Prince Otto and Karl reveal how self-centered aims corrode judgment. Otto’s fixed attention on his dynasty shapes every choice he makes. He approaches the idea of an heir as a matter of legacy and claims that this goal outweighs “love, than truth, than peace, than honour” (58). His decision to order a mechanical child, hide the truth from his wife, and arrange the death of a loyal friend grows from this single aim. His life ends with him transformed into a lifeless automaton, which reflects the emotional emptiness created by his pursuit of dynastic control. Karl behaves on a smaller scale and follows a similar path. Fear of shame overwhelms him, and his wish to escape failure drives him toward Sir Ironsoul. His decision to claim the knight in order to “avoid the shame” soon fuels dark thoughts of violence and theft and exposes his “wicked heart” (33, 82). For both characters, ambition fed by self-interest leads to ruin.


The book also presents Baron Stelgratz, whose bravery shows a different kind of choice. When wolves attack, he throws himself from the sledge to save the others and says he does it “with all [his] heart” (57). His act expresses courage and loyalty and reflects a willingness to place the safety of others above his own survival. The sacrifice carries genuine emotional weight, even though it cannot resolve Prince Florian’s condition or the dangers already set in motion by Otto and Karl.

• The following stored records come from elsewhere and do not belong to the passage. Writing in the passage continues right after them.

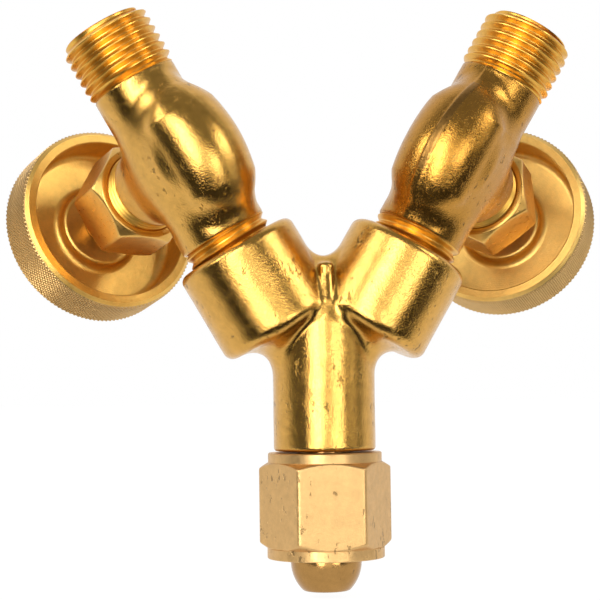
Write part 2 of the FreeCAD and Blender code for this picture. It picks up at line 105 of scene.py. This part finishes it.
def piece(name, verts, faces, place, material, body, crease=35.0, replaces=()):
    """A mesh piece with its vertices in the row frame, riding on a body."""
    verts = (np.asarray(verts) @ place[:3, :3].T + place[:3, 3]) * MM
    mesh = bpy.data.meshes.new(name)
    mesh.from_pydata(verts.tolist(), [], faces)
    work = bmesh.new()
    work.from_mesh(mesh)
    bmesh.ops.remove_doubles(work, verts=work.verts, dist=2e-7)
    bmesh.ops.dissolve_degenerate(work, edges=work.edges, dist=1e-7)
    bmesh.ops.recalc_face_normals(work, faces=work.faces)
    work.to_mesh(mesh)
    work.free()
    mesh.shade_smooth()
    mesh.set_sharp_from_angle(angle=math.radians(crease))
    mesh.materials.append(material)
    thing = bpy.data.objects.new(name, mesh)
    bpy.context.collection.objects.link(thing)
    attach(thing, body)
    if replaces:
        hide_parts(*replaces)
    return thing


def wrapped(rows, columns):
    """Vertices and faces of a closed surface round the Z axis. Each row is a radius and a height,
    numbers or one value per column, and the last row joins the first."""
    turn = np.linspace(0, 2 * np.pi, columns + 1)
    count = columns + 1
    verts = []
    for radius, height in rows:
        radius = np.broadcast_to(radius, count)
        height = np.broadcast_to(height, count)
        verts.append(np.stack([radius * np.cos(turn), radius * np.sin(turn), height], 1))
    faces = []
    for row in range(len(rows)):
        here = row * count
        there = (row + 1) % len(rows) * count
        faces += [(here + i, here + i + 1, there + i + 1, there + i) for i in range(columns)]
    return np.concatenate(verts), faces


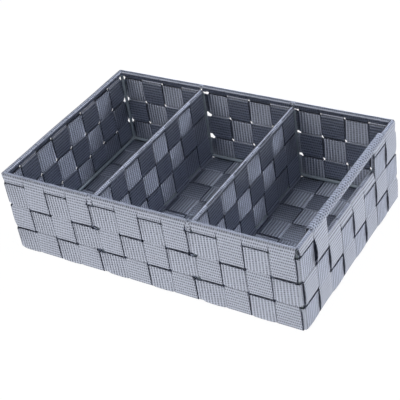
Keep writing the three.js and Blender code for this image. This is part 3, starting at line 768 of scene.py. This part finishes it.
# Round wire: a circle extruded along each leg and spun round each bend. A closed wire starts in the middle of
# a leg.
def makeWire(name, points, closed=False, bend=wire["hoopBend"]):
    corners = [Vector(p) * mm for p in points]
    if closed:
        start = (corners[0] + corners[-1]) / 2
        corners = [start, *corners, start]
    bend = bend * mm
    heading = (corners[1] - corners[0]).normalized()
    bpy.ops.object.select_all(action="DESELECT")
    bpy.ops.mesh.primitive_circle_add(vertices=wire["sides"], radius=wire["radius"] * mm, location=corners[0],
                                      rotation=heading.to_track_quat("Z", "Y").to_euler())
    piece = bpy.context.object
    piece.name = piece.data.name = "round_" + name
    bpy.ops.object.transform_apply(location=True, rotation=True, scale=True)
    bpy.ops.object.mode_set(mode="EDIT")
    bpy.ops.mesh.select_all(action="SELECT")
    here = corners[0]
    for i in range(1, len(corners)):
        last = i == len(corners) - 1
        stop = corners[i] if last else corners[i] - heading * bend
        bpy.ops.mesh.extrude_region_move(TRANSFORM_OT_translate={"value": stop - here})
        if not last:
            turned = (corners[i + 1] - corners[i]).normalized()
            axis = heading.cross(turned).normalized()
            bpy.ops.mesh.spin(steps=wire["bendSteps"], angle=-heading.angle(turned),
                              center=stop + turned * bend, axis=axis)
            here, heading = corners[i] + turned * bend, turned
    bpy.ops.mesh.select_all(action="SELECT")
    bpy.ops.mesh.remove_doubles(threshold=samePlace * mm)
    if not closed:
        bpy.ops.mesh.fill_holes(sides=0)
    bpy.ops.mesh.select_all(action="SELECT")
    bpy.ops.mesh.normals_make_consistent(inside=False)
    bpy.ops.object.mode_set(mode="OBJECT")
    bpy.ops.object.shade_smooth_by_angle(angle=math.radians(wire["smoothAngle"]))
    piece.data.materials.append(powderCoat)
    standFor(piece, name)


rimX, rimY = tray["halfLength"] - tray["rimDepth"], tray["halfDepth"] - tray["rimDepth"]
postX, postY = tray["halfLength"] - wire["depth"], tray["halfDepth"] - wire["depth"]
rim, base, postTop = tray["rim"], wire["depth"], tray["rim"] - wire["hoopDrop"]
baseX, crossY = postX - wire["baseEnd"], postY - wire["crossEnd"]
makeWire("rim_wire", [(-rimX, -rimY, rim), (rimX, -rimY, rim), (rimX, rimY, rim), (-rimX, rimY, rim)],
         True, wire["rimBend"])
for name, x in (("end_hoop_left", -postX), ("end_hoop_right", postX)):
    makeWire(name, [(x, -postY, postTop), (x, -postY, base), (x, postY, base), (x, postY, postTop)])
for name, y in (("base_wire_front", -postY), ("base_wire_back", postY)):
    makeWire(name, [(-baseX, y, base), (baseX, y, base)])
for n, x in enumerate(tray["dividers"], 1):
    foot, top = base + wire["hoopFoot"], divider["top"]
    makeWire("divider_%d_hoop" % n, [(x, -postY, foot), (x, -postY, top), (x, postY, top), (x, postY, foot)])
    makeWire("divider_%d_base_wire" % n, [(x, -crossY, divider["base"]), (x, crossY, divider["base"])])
slotDepth, slotZ = wallStrap["slotWire"]
slotX = tray["halfLength"] - slotDepth
makeWire("slot_wire", [(slotX, -crossY, slotZ), (slotX, crossY, slotZ)])
print("wire frame made")

# woven by hand: everything sways a little, neighbours together, and the underside stays flat
noise.seed_set(webbing["swaySeed"])
for piece in pieces:
    for vertex in piece.data.vertices:
        sway = noise.noise_vector(vertex.co / (webbing["swayLength"] * mm)) * webbing["sway"] * mm
        sway.z *= min(1, vertex.co.z / (webbing["swayFrom"] * mm))
        vertex.co += sway
print("straps loosened")

stage = {
    "paper": "#e4e4e4",
    "size": 30,
    "gap": 0.0004,       # under the tray, in metres
    "glow": 1.11,        # what the camera sees in place of the paper's own light, and the share that it has
    "glowShare": 0.85,
    "sky": 0.008,        # the world's light on the object, and what the camera sees of it
    "horizon": 0.945,
}
bpy.ops.object.select_all(action="DESELECT")
bpy.ops.mesh.primitive_plane_add(size=stage["size"], location=(0, 0, -stage["gap"]))
floor = bpy.context.object
floor.name = "studio_floor"
# White studio paper: matt, and burnt out to white where the camera or a reflection looks at it.
floorPaper, tree, output = newMaterial("white_studio_paper")
lightPath = addNode(tree, "ShaderNodeLightPath")
seen = addNode(tree, "ShaderNodeMath", {"operation": "MAXIMUM"},
               {0: lightPath.outputs["Is Camera Ray"], 1: lightPath.outputs["Is Glossy Ray"]})
share = addNode(tree, "ShaderNodeMath", {"operation": "MULTIPLY", 1: stage["glowShare"]}, {0: seen})
paper = addNode(tree, "ShaderNodeBsdfDiffuse", {"Color": linear(stage["paper"])})
glow = addNode(tree, "ShaderNodeEmission", {"Color": (1, 1, 1, 1), "Strength": stage["glow"]})
mix = addNode(tree, "ShaderNodeMixShader", links={0: share, 1: paper, 2: glow})
tree.links.new(mix.outputs[0], output.inputs[0])
floor.data.materials.append(floorPaper)

world = bpy.data.worlds.new("studio")
bpy.context.scene.world = world
world.use_nodes = True
tree = world.node_tree
tree.nodes.clear()
output = addNode(tree, "ShaderNodeOutputWorld")
lightPath = addNode(tree, "ShaderNodeLightPath")
seen = addNode(tree, "ShaderNodeMath", {"operation": "MAXIMUM"},
               {0: lightPath.outputs["Is Camera Ray"], 1: lightPath.outputs["Is Transmission Ray"]})
strength = addNode(tree, "ShaderNodeMapRange", {"To Min": stage["sky"], "To Max": stage["horizon"]},
                   {"Value": seen})
sky = addNode(tree, "ShaderNodeBackground", {"Color": (1, 1, 1, 1)}, {"Strength": strength})
tree.links.new(sky.outputs[0], output.inputs[0])

# each lamp: place, what it points at, width in metres, watts and colour; what comes from above and behind is
# a little cooler
lamps = {
    "key": ((-0.6, -1.0, 1.4), (0, 0, 0), 1.9, 9.0, "#ffffff"),
    "front_softbox": ((-0.4, -1.7, 0.7), (0, 0, 0.05), 1.2, 7.0, "#ffffff"),
    "top_softbox": ((-0.1, -0.1, 1.6), (-0.1, -0.1, 0), 1.3, 6.0, "#edf3ff"),
    "right_softbox": ((1.7, -0.2, 0.45), (0, 0, 0.05), 1.0, 7.0, "#ffffff"),
    "back_softbox": ((0.6, 1.5, 1.3), (0, 0, 0.05), 0.8, 14.0, "#edf3ff"),
    "rim_light": ((-0.3, 1.9, 0.35), (0, 0, 0.08), 0.9, 8.0, "#edf3ff"),
}
for name, (place, target, width, power, colour) in lamps.items():
    bpy.ops.object.light_add(type="AREA", location=place)
    lamp = bpy.context.object
    lamp.name = name
    lamp.data.shape, lamp.data.size, lamp.data.energy = "SQUARE", width, power
    lamp.data.color = linear(colour)[:3]
    lamp.rotation_euler = (Vector(target) - Vector(place)).to_track_quat("-Z", "Y").to_euler()
bpy.context.scene.view_settings.view_transform = "Standard"
print("stage lit")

Gretl’s kindness ultimately provides the emotional care that Florian needs. She calls him a “poor little boy” and wants only to comfort him (41). When she reaches the clock tower, she doesn’t attempt to repair him or study his workings; she wraps him in her cloak and holds him close. This warmth leads to the change that no one else has managed to achieve. The narrator states that Gretl’s compassion is “how he c[omes] to be turned from clockwork into boy” (95). Her instinct to comfort and protect Florian restores the human connection absent from fear, ambition, and mechanical thinking that shape the world around him.